Der Stuttgarter Behörde mit ihren fünf Zollämtern dürfte die Arbeit dennoch nicht ausgehen. Allein im vergangenen Jahr fertigten die Beamten bei der Einfuhr Waren im Gesamtwert von etwa zehn Milliarden Euro für Unternehmen und Betriebe in der Region ab. Vier Millionen Ausfuhrsendungen wurden bearbeitet. Allerdings entpuppte sich dabei nicht alles als „koscher“: Verbotene Arzneimittel wurden ebenso entdeckt wie gefälschte Markenprodukte. Vielen technischen Geräten oder Spielzeugen fehlte das erforderliche Prüfsiegel. Am Flughafen Stuttgart entdeckten die Fahnder geschmuggelte Waren im Wert von 1,54 Millionen Euro - darunter Goldschmuck im Wert von 700 000 Euro. 650 000 unversteuerte Zigaretten wurden beschlagnahmt. Der gesamte Kofferinhalt eines Reisenden aus Moskau bestand aus 30 000 geschmuggelten Kippen. Ein Steuerschaden von mehr als 4500 Euro wurde mit dem Fund verhindert.

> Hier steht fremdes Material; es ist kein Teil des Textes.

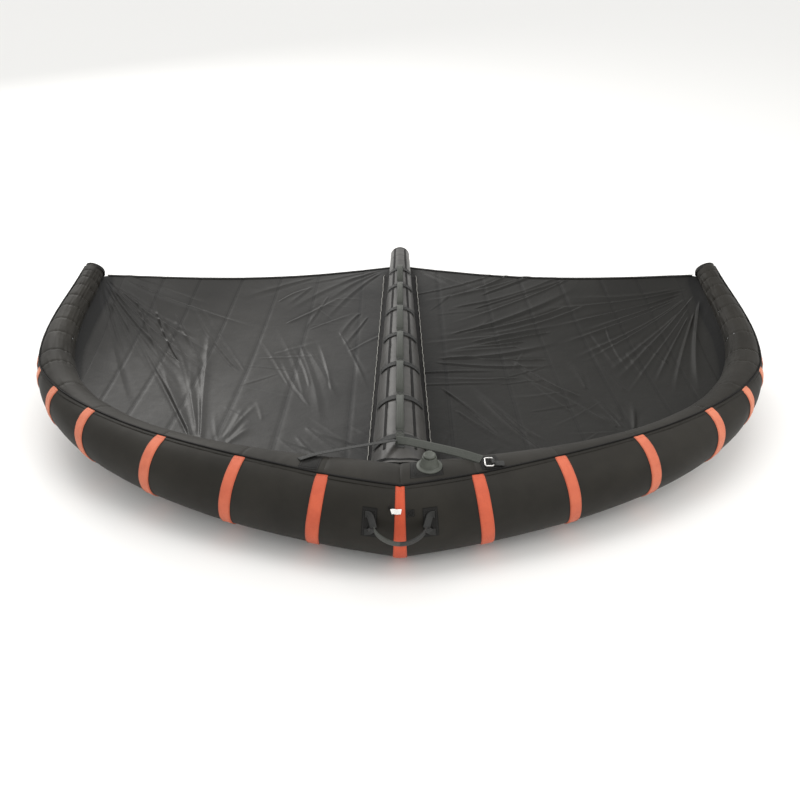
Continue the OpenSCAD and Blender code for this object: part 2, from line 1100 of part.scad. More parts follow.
le_panel_l1();
le_panel_l2();
le_panel_l3();
le_panel_l4();
le_panel_l5();
le_panel_l6();
le_tip_l();
le_panel_r1();
le_panel_r2();
le_panel_r3();
le_panel_r4();
le_panel_r5();
le_panel_r6();
le_tip_r();
seam_band_mid();
seam_band_l1();
seam_band_l2();
seam_band_l3();
seam_band_l4();
seam_band_l5();
seam_band_l6();
seam_band_r1();
seam_band_r2();
seam_band_r3();
seam_band_r4();
seam_band_r5();
seam_band_r6();
tip_bands();
le_piping();
tip_cap_l();
tip_cap_r();
le_bladder();
strut_casing();
strut_bladder();
strut_end_cap();
strut_webbing();
strut_cross_straps();
strut_handle_1();
strut_handle_2();
strut_handle_3();
strut_handle_4();
strut_handle_5();
strut_handle_6();
v_strap_l();
v_strap_r();
v_strap_anchors();
strap_ring();
ring_loop();
valve_base();
valve_cap();
valve_plunger();
canopy_l();
canopy_r();
trailing_hem();
strut_skirts();
front_handle();
front_handle_patches();
tag_loop();
pull_tag();
air_hose();
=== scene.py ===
import math
import bpy
import numpy as np
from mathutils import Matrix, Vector


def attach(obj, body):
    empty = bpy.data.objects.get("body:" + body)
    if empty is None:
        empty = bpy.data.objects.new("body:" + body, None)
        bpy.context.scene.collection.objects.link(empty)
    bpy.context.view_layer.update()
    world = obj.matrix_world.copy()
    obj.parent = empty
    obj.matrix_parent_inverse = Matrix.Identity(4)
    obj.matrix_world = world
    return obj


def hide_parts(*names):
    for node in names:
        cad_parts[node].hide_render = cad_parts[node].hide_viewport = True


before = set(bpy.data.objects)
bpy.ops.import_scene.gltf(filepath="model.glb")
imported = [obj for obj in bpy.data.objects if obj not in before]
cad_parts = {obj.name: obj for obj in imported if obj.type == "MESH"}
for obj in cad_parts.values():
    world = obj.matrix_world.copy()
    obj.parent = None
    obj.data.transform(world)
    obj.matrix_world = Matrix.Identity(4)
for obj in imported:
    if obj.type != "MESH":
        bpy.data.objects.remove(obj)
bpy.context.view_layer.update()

# ---------------------------------------------------------------- the wing's curve, in metres
FRONT_Y, REAR_Y = -0.18248, 1.91669
MID_Y = 0.5 * (REAR_Y + FRONT_Y)
SPAN, SWEEP, PULL = 1.120, 1.160, 1.518
SWEEP_ANGLE = math.radians(9)
R_MID, R_TIP, LIFT, LIFT_POWER, TAPER = 0.125, 0.032, 0.315, 1.106, 2.075
P1 = np.array([PULL * math.cos(SWEEP_ANGLE), PULL * math.sin(SWEEP_ANGLE)])
P2 = np.array([SPAN - 0.035, SWEEP - 0.175])
P3 = np.array([SPAN, SWEEP])
SEAMS = [0, 0.0507, 0.1145, 0.195, 0.295, 0.389, 0.4805]
TIP_SEAMS = [0.4805, 0.532, 0.606, 0.662, 0.72, 0.768, 0.821, 0.865, 0.92, 1]
TAPER_SCALE = (R_MID - R_TIP) / (1 - math.exp(-TAPER / 1.04))
STRUT_START = 0.130
ALL_SEAMS = np.array(SEAMS + TIP_SEAMS[1:-1])
STRUT_L, SR_F, SR_R = 1.900, 0.087, 0.041
SZ_F, SZ_R = 0.122, 0.055
ANCHOR_START, ANCHOR_STEP, ANCHOR_END = 0.237, 0.238, 1.613
ANCHORS = [min(ANCHOR_START + ANCHOR_STEP * i, ANCHOR_END) for i in range(7)]
WEB = 0.025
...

Sorgen bereitet den Stuttgarter Zollbeamten die Entwicklung des Fernreisebus-Marktes. Günstig und anonym unterwegs zu sein - dies wird verstärkt von Kriminellen ausgenutzt. „Aus diesem Grund führen wir regelmäßig Kontrollen auf der Autobahn und am neuen Omnibusbahnhof am Flughafen durch“, betont die Leiterin des Hauptzollamts, Angelika Kaag. Häufig stießen die Beamten auf unerlaubte Betäubungsmittel: 9600 Gramm Haschisch, 3300 Gramm Marihuana, 2450 Gramm Ecstasy wurden 2016 sichergestellt. Auch der Kampf gegen die Schwarzarbeit beschäftigte die Zöllner. So kontrollierten sie 7804 Personen (2015: 8423) an ihrem Arbeitsplatz, 884 Geschäftsunterlagen (2015: 988) wurden in den Betrieben geprüft. Den Schaden für die Sozialkassen beziffert die Behörde auf 21,4 Millionen Euro - im Jahr zuvor hatte sich die Summe auf 14,9 Millionen Euro belaufen. Der Erfolg rühre daher, dass bei Prüfungen nun verstärkt das Augenmerk auf die Aufdeckung organisierter Formen von Schwarzarbeit und illegaler Beschäftigung gelegt werde. „Wir fischen bewusst nach großen Fischen“, betont Kaag. Zufrieden zeigen sich die Verantwortlichen mit dem Prüfkonzept, das eigens für die Großbaustelle Stuttgart 21 entwickelt wurde. „Es macht uns stolz, dass wir gerade hier nur wenige Verstöße aufdecken mussten.“

Rekordergebnis

„Mit Steuereinnahmen in Höhe von 3,309 Milliarden Euro haben wir auf das Rekordergebnis des Jahres 2015 noch mal eine kleine Schippe drauflegen können“, kommentiert die Leiterin der Behörde, Angelika Kaag, den neuerlichen Einnahmerekord. Zum Hauptzollamt Stuttgart gehören die fünf Zollämter Böblingen, Flughafen, Hafen, Winnenden und Zuffenhausen, die Zahl der Mitarbeiter beträgt 585 Personen (Stand: Dezember 2016).